By: Geoff Johns & Peter Tomasi (writers), Patrick Gleason, Ivan Reis, Ardian Syaf (artists)

The Story: Defiance: Boston Brand starts his search for the White Lantern’s new “Chosen One.” The Martian Manhunter makes a startling discovery about his own past. Hawkman gets a guided tour of Hawkworld and makes a decision. Hawkgirl tries to slap down with Hath-Set.
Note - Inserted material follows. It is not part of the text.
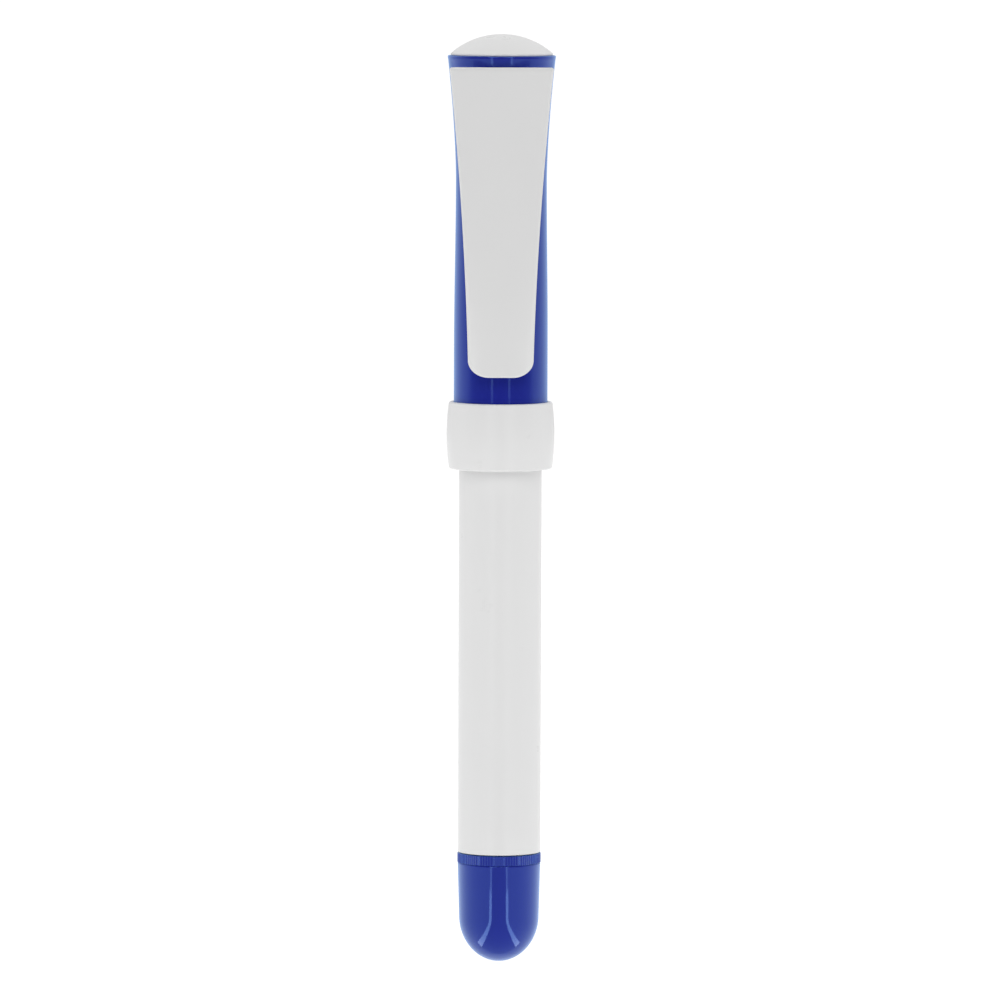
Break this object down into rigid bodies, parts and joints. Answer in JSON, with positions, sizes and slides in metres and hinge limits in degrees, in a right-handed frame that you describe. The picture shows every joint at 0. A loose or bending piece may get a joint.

What’s Good: This book is chock-full of movement, if only because it is filled with so many moving threads. No thread goes very far, although Martian Manhunter and Hawkman sort of dominate this issue, so the feeling of movement is not the same as a feeling of momentum, but if this was a movie, I wouldn’t want to get up and go to the bathroom, because if you blink, you might miss a detail. And with Johns and Tomasi, laying out the details, bit by bit, is what they excel at. They’re building a mystery and every piece seems important. They create dramatic tension with the mystery of the resurrectees in issue #1, reveal the missions in issue #7, but haven’t gotten to the why yet, so the series drags us along, not like a speeding train, but like an inexorable tide. I loved the reveals related to Hawkman, Hawkgirl and Martian Manhunter. They all surprised me and teased me for more.

Art chores were divvied up by sub-story again and I have to continue to point out that Ivan Reis is one brilliant artist who does textured, dynamic weirdness well. The lion men of Hawkworld, with bloodied fingers and mouths, stringy hair and wild eyes, really were a great addition to the cast and Hawkworld itself, from the forest floor is awe-inspiring. I do have a quiz question for my readers, because I am relatively new to Hawkworld: Is Hawkworld deliberately patterned on Flash Gordon’s Mongo, or am I making something out of unintended coincidences?

What’s Not So Good: The slow pace of story unraveling can sometimes get to a reader, and as I noted above, movement is not necessarily momentum, so I continue to wonder how long Johns and Tomasi can sustain interest with so many threads to fit into a 22-page monthly. Would the story and reader be better served by something more focused? If not, maybe DC should think about making each issue thicker, so that the reader doesn’t lose track of a major story thread (like Firestorm) with a 60- or 90-day absence from the pages.

And, my personal pet peeve, Hawk (of Hawk and Dove), continues to irritate. (Is this happening to anyone else?) This putz, with a special mission, after having been raised from the dead, after the DCU zombie apocalypse, says what? “I’m not back to help some other guy. I’m back to get a second chance at waging a war against crime.” Way to diminish yourself as a character, asshat! Why did this statement annoy me? Crime is defined by the laws. Once, it was illegal to help a runaway slave. Once (hopefully this is past tense), it was criminal for gays to have sex in the USA. There is no capital “C” Crime. Crime is what crooked politicians create to stay elected. Hawk should go back and reread those old Denny O’Neil/Neal Adams Green Lantern-Green Arrow classics. He’d learn a lot. Of course, I might be the only one who thinks that Hawk is an uninteresting character and thinks that we don’t need another poor copy of Dirty Harry/Wolverine/Punisher. That’s the end of my rant….

Conclusion: Movement, but not momentum. Some interesting reveals. Worth the cover price if you are collecting Brightest Day, but doesn’t register very high on the richter scale of comic book impact.